Climate change makes front-line for the economy bottom-line

Ugandan coffee farmers are enjoying a brief respite in the last three years due to a remarkable recovery in global coffee prices. The cause, a triple pain inflicted on the global coffee supply; First frost conditions in Brazil followed by sub-optimal conditions. Second, Vietnam’s large base of 20 million bags is slowly shrinking partly due to the conversion of land use to more profitable rubber trees and aging coffee trees.

Most of the domestic coffee planting campaigns focus on the first seven years of production, where the coffee bush is young, lush, and vibrant. It is only recently that coffee stumping and systematic fortification of soils are taking root. 

Third, the marginalised countries in the coffee chain including Uganda are challenging the conventional orthodoxy of western markets where farmers produce, bear the risk of price volatility, and now with climate change the horrendous rise in farmer inputs. They want more for their coffee. 

In the case of Uganda, the Vietnam problem is a good one, as it allows Uganda breathing space to position its finer robustas in the Far East as it already has re-entered Southern Europe.

Other reasons are more complicated. 

Palate appreciation of coffee varies from region to region. American coffee roasters market robusta using “masking methods” to arabicise the taste of most coffee brews. There isn’t simply enough robusta to go around.

In Uganda’s favour which earned $768 million from coffee in 2020/2021, is attention to robusta. Shrinking global inventories have limited stockpiling. Third-party buyers from the Middle East are arriving in the country unhappy with margins our robusta buyers, Egypt and Sudan are piling on our coffee.

Kenya next door is noticing. Coffee next door was invaded by three developments. First was the auction system that focused on the market more than the entire value chain. Second has been the mega-expansion of the Nairobi megalopolis; Nairobi is now a global 20 city stretching deep into Kiambu, Kajiado, and Machakos counties.
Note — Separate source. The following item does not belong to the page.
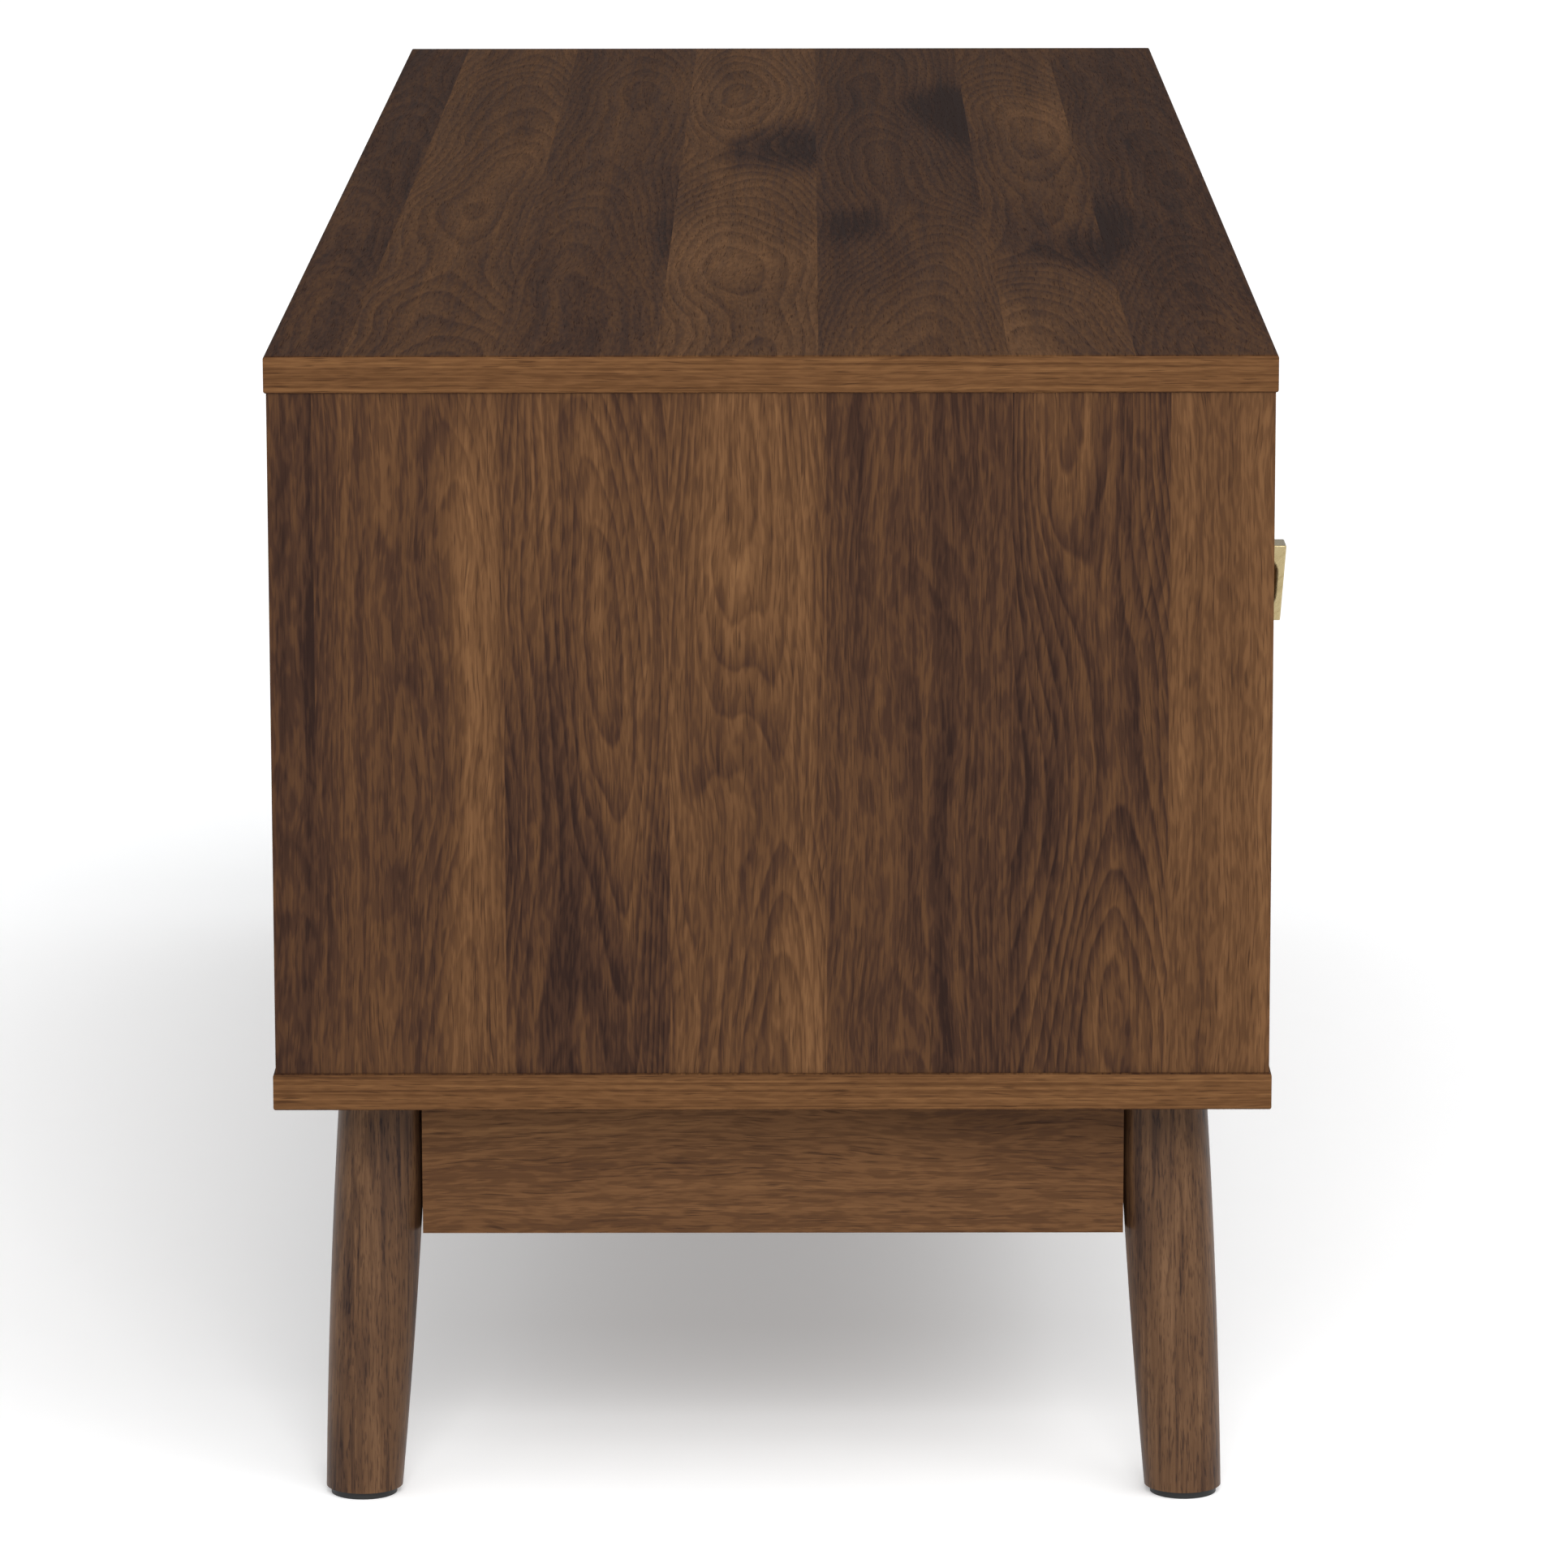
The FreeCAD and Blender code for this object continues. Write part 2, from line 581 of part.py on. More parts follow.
def flange_nut(where, turn):
    hexagon = doc.addObject("Part::Prism", "Nut")
    hexagon.Polygon = 6
    bind(hexagon, "Circumradius", "nut_radius")
    bind(hexagon, "Height", "nut_tall")
    bind(hexagon, "Placement.Base.z", "nut_flange_thick")
    whole = doc.addObject("Part::MultiFuse", "FlangeNut")
    whole.Shapes = [hexagon, disc("nut_flange", "nut_flange_thick", "0")]
    return place(whole, where, turn)


def leg_blank():
    """A turned leg before its ends are trimmed: a revolved outline with a swelling side."""
    body = doc.addObject("PartDesign::Body", "LegBlank")
    sketch = body.newObject("Sketcher::SketchObject", "Outline")
    sketch.AttachmentSupport = [(plane(body, "XZ_Plane"), "")]
    sketch.MapMode = "FlatFace"
    tall, spare = size("base_tall"), size("leg_spare")
    foot, middle, top = size("leg_foot"), size("leg_middle"), size("leg_top")
    low, high = Vector(foot, 0, 0), Vector(top, tall, 0)
    arc = Part.Arc(low, Vector(middle, tall/2, 0), high)
    lines = (
        (Vector(0, -spare, 0), Vector(foot, -spare, 0)),
        (Vector(foot, -spare, 0), low),
        (high, Vector(top, tall + spare, 0)),
        (Vector(top, tall + spare, 0), Vector(0, tall + spare, 0)),
        (Vector(0, tall + spare, 0), Vector(0, -spare, 0)),
    )
    for start, end in lines:
        sketch.addGeometry(Part.LineSegment(start, end), False)
    side = sketch.addGeometry(arc, False)
    swell = sketch.addGeometry(Part.Point(Vector(middle, tall/2, 0)), True)
    loop = ((0, 2, 1, 1), (1, 2, side, 1), (side, 2, 2, 1), (2, 2, 3, 1), (3, 2, 4, 1), (4, 2, 0, 1))
    for joint in loop:
        sketch.addConstraint(Sketcher.Constraint("Coincident", *joint))
    fixed = (
        (0, 1, "0", "-leg_spare"),
        (1, 1, "leg_foot", "-leg_spare"),
        (side, 1, "leg_foot", "0"),
        (2, 1, "leg_top", "base_tall"),
        (3, 1, "leg_top", "base_tall + leg_spare"),
        (4, 1, "0", "base_tall + leg_spare"),
        (swell, 1, "leg_middle", "base_tall/2"),
    )
    for item, end, across, along in fixed:
        point = sketch.getPoint(item, end)
        for kind, text, value in (("DistanceX", across, point.x), ("DistanceY", along, point.y)):
            index = sketch.addConstraint(Sketcher.Constraint(kind, -1, 1, item, end, value))
            bind(sketch, f"Constraints[{index}]", text)
    sketch.addConstraint(Sketcher.Constraint("PointOnObject", swell, 1, side))
    turned = body.newObject("PartDesign::Revolution", "Turned")
    turned.Profile = sketch
    turned.ReferenceAxis = (sketch, ["V_Axis"])
    turned.Angle = 360
    body.Tip = turned
    return body


bolts, nuts, base_screws, blocks, glides = [], [], [], [], []
for name, side, end, degrees in CORNERS:
    turn = Rotation(Vector(0, 0, 1), degrees)
    x, y = f"{side}*{CORNER_X}", f"{end}*{CORNER_Y}"
    diagonal = turn.multiply(Rotation(Vector(0, 0, 1), Vector(1, 1, 0)))
    bolt_z = f"{UNDERSIDE} - block_drop - block_tall/2"
    bolts.append(pin((("bolt_radius", "bolt_long"),),
                     (f"{x} + {side}*bolt_start", f"{y} + {end}*bolt_start", bolt_z), diagonal))
    nut_place = (f"{x} - {side}*block_far/2", f"{y} - {end}*block_far/2", bolt_z)
    nuts.append(cut(flange_nut(nut_place, diagonal), [bolts[-1]]))
    reaches = ("base_screw_far", "base_screw_near")
    for reach_x, reach_y in (reaches, reversed(reaches)):
        where = (f"{x} - {side}*{reach_x}", f"{y} - {end}*{reach_y}",
                 f"{UNDERSIDE} - block_drop - block_tall")
        steps = (("2*base_screw", "base_head_thick"), ("base_screw", "base_screw_long - base_head_thick"))
        base_screws.append(pin(steps, where, "up"))
    blocks.append(corner_block(x, y, turn))
    glides.append(pin((("glide_radius", "glide_thick"), ("glide_pin", "glide_pin_long")),
                      (f"{side}*(length/2 - leg_foot_in_x)", f"{end}*(depth/2 - leg_foot_in_y)", "0"), "up"))
bolts = node(group(bolts), "hanger_bolts")
node(group(nuts), "hanger_nuts")
base_screws = node(group(base_screws), "base_screws")
blocks = node(cut(group(blocks), [bolts, base_screws]), "corner_blocks")
glides = node(group(glides), "foot_glides")

for name, side, end, _ in CORNERS:
    foot = Vector(side*(size("length")/2 - size("leg_foot_in_x")),
                  end*(size("depth")/2 - size("leg_foot_in_y")), 0)
    top = Vector(side*(size("length")/2 - size("leg_top_in_x")),
                 end*(size("depth")/2 - size("leg_top_in_y")), size("base_tall"))
    blank = leg_blank()
    place(blank, (f"{side}*(length/2 - leg_foot_in_x)", f"{end}*(depth/2 - leg_foot_in_y)", "0"),
          Rotation(Vector(0, 0, 1), top - foot))
    slab = board_at(f"{side}*(length/2 - leg_top_in_x)", "trim_half",
                    f"{end}*(depth/2 - leg_top_in_y) - trim_half", "2*trim_half",
                    "glide_thick", "base_tall - glide_thick")
    trimmed = doc.addObject("Part::Common", "Trimmed")
    trimmed.Base = blank
    trimmed.Tool = slab
    node(cut(trimmed, [*aprons, bolts, glides]), f"{name}_leg")

# ---- case boards, drilled and grooved for what they hold ----


def banded_board(low_z):
    """A full-size board with its banded edges rounded."""
    blank = box(("-length/2", "-depth/2", low_z), ("length", "depth", "board"))
    doc.recompute()
    soft = doc.addObject("Part::Fillet", "Banded")
    soft.Base = blank
    radius = size("edge_round")
    flat = [i for i, edge in enumerate(blank.Shape.Edges, start=1) if edge.BoundBox.ZLength < 1]
    soft.Edges = [(i, radius, radius) for i in flat]
    return soft


node(cut(banded_board(f"{CEILING}"), [dowels, cam_studs, bushes, bores, back_panel]), "top_board")
below = [dowels, case_screws, base_screws, bushes, bores, back_panel]
node(cut(banded_board(UNDERSIDE), below), "bottom_board")
for label, (middle, inward) in UPRIGHTS.items():
    is_end = "end_panel" in label
    deep = "depth - 2*face_inset" if is_end else "depth - face_inset - back_inset - back_thick"
    upright = board_at(middle, "(board/2)", FRONT, deep, FLOOR, INNER_TALL)
    tools = [dowels, cam_locks, cam_studs, case_screws, shelf_pins, pin_holes]
    tools += [back_panel] if is_end else [back_screws]
    node(cut(upright, tools), label)
node(cut(back_panel, [back_screws]), "back_panel")

# ---- check and write ----

doc.recompute()
for item in doc.Objects:
    if {"Invalid", "Error"} & set(item.State):
        raise RuntimeError(f"{item.Label} failed: {item.State}")
labels = [item.Label for item in nodes]
if len(set(labels)) != len(labels):
    raise RuntimeError("two sub-parts share a name")
os.makedirs("parts", exist_ok=True)
for item in nodes:
    if item.Shape.isNull() or not item.Shape.isValid() or not item.Shape.Solids:
        raise RuntimeError(f"{item.Label} has no valid solid")
    item.Shape.exportStep(f"parts/{item.Label}.step")
print(len(nodes), "sub-parts")
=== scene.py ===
import json
import math

import bmesh
import bpy
from mathutils import Matrix, Vector


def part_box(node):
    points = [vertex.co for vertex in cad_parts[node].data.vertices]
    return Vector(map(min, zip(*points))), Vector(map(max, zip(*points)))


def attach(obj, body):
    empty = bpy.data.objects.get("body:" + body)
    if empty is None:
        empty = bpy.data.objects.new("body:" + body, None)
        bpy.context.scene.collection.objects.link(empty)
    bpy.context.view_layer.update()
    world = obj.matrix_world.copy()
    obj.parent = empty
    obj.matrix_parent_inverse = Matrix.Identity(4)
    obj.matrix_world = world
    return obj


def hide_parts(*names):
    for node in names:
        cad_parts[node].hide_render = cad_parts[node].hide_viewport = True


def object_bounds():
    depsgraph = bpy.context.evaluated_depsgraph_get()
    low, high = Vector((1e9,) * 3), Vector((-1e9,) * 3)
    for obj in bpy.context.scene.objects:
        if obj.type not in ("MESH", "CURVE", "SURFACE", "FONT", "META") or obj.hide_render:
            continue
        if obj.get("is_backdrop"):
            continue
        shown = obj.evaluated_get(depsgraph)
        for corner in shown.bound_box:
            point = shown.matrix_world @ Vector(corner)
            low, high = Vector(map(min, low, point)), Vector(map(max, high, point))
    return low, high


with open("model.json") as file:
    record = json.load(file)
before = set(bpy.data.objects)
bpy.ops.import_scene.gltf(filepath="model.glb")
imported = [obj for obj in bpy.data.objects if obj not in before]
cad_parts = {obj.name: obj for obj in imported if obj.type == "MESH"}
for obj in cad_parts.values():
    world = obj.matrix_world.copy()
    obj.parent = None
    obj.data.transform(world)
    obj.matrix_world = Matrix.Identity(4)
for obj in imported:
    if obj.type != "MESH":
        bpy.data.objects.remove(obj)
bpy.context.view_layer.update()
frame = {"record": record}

MM = 0.001
X, Y, Z = 0, 1, 2
LEFT, RIGHT, DOWN, BACKWARD = -1, 1, -1, 1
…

Most of the shiny mansions and bungalows being marketed are outside Nairobi Province. Visitors to Nairobi including well-heeled Ugandans buying in Ngong don’t realise they are buying outside “city” limits.  Starbucks, the market leader in specialty coffee is bowing to the obvious and has entered the soluble coffee industry dominated by low-grade, small-screen robustas and coffee blacks.

But just like most of Uganda’s second biggest foreign exchange earner, tourism is functioning on auto-pilot, Uganda in the 2022/2023 Financial Year decided to transfer resources from NAADS to the Parish Model.
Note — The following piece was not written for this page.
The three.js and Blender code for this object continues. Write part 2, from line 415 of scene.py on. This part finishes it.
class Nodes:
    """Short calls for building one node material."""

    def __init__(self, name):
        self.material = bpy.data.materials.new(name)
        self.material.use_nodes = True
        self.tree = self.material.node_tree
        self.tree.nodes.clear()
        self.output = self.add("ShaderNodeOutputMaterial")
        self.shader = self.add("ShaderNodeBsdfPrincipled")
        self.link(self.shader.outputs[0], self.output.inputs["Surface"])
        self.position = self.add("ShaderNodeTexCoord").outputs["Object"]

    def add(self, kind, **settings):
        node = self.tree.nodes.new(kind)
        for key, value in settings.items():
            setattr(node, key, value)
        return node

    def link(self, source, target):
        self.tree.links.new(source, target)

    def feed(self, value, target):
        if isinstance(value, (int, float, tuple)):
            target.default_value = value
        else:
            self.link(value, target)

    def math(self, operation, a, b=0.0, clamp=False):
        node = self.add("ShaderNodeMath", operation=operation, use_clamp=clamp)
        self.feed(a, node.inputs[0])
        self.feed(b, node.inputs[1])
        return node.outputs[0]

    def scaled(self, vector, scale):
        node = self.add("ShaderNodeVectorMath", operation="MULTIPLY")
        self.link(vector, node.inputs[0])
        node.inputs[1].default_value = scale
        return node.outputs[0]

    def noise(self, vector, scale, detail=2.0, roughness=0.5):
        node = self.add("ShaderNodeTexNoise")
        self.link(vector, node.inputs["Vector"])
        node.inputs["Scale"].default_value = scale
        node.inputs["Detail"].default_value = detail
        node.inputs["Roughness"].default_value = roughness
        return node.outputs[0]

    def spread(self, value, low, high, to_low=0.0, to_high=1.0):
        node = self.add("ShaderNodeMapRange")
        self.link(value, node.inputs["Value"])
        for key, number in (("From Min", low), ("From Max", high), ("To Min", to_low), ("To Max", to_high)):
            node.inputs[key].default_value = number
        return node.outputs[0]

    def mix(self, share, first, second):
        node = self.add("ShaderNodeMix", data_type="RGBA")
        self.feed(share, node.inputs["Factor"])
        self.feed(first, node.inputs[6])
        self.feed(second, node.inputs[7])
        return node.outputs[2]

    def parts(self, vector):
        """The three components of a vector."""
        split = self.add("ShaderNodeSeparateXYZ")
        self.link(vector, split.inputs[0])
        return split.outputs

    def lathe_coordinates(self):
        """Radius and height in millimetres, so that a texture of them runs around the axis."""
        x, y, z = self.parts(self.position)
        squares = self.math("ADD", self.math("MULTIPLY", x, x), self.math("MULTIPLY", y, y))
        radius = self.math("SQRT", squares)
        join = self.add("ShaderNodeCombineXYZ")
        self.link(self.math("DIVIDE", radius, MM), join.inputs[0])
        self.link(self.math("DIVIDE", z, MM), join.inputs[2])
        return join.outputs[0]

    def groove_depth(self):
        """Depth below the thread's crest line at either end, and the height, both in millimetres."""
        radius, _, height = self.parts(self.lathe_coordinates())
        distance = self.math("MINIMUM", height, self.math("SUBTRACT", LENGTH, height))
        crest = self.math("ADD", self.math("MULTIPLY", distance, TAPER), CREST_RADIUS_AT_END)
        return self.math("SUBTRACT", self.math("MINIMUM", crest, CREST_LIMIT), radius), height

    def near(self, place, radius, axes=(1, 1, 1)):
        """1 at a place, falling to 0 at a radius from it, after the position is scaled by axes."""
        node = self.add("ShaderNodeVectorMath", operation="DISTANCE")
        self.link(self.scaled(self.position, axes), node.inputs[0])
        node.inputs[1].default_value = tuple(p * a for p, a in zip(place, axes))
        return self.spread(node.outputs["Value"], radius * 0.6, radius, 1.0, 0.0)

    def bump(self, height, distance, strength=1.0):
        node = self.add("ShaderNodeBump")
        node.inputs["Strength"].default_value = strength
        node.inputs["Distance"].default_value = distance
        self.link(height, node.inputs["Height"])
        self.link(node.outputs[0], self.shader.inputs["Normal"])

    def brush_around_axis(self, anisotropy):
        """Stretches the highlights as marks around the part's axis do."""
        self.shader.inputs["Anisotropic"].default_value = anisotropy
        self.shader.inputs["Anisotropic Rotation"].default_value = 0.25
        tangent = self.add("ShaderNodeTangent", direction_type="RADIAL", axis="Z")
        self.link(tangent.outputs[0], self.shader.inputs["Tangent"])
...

In the near-final reorganisation plan, it is proposing to fold UCDA, recently enhanced under the National Coffee Act, back into the Ministry of Agriculture.

The agriculture sub-sector comprises food, cash crops, extension services, and value-addition. For a sector that contributes 40 percent of GDP; is the largest employer and source of food, it has been running on “a reduced budget” as Uganda comes to terms with a decade of runaway borrowing to service domestic and external debt. Kenya in 2017 folded the Coffee Board into the Commodities Board and saw coffee production plunge. Uganda may make a big mistake folding coffee back into the ministry.

Outside the knowns, climate change is already putting a strain on the coffee industry. The weatherman is cagey, but its official rainfall totals countrywide with the exception of 2020 have been in decline since 2010.

The decline has been felt more in the lake region which continues to report sub-optimal totals. In the western region, still largely undisturbed ecosystems, they are reporting falling rainfall which has only been mitigated by fast-growing annuals, maize that is replacing millet and other natural fibers. The generous offering of bananas; a perennial crop is masking the falling production of beans, and groundnuts.

Most vegetables being carted to urban centres can only grow under heavy chemicals in wetlands as normal precipitation cannot support them. For coffee, where water is the fuel, the factory of the tree is an area where desktop decisions may lead to dangerous outcomes. Coffee enjoys a unique status as the most democratic crop, whose benefits are spread from the farm to the cup.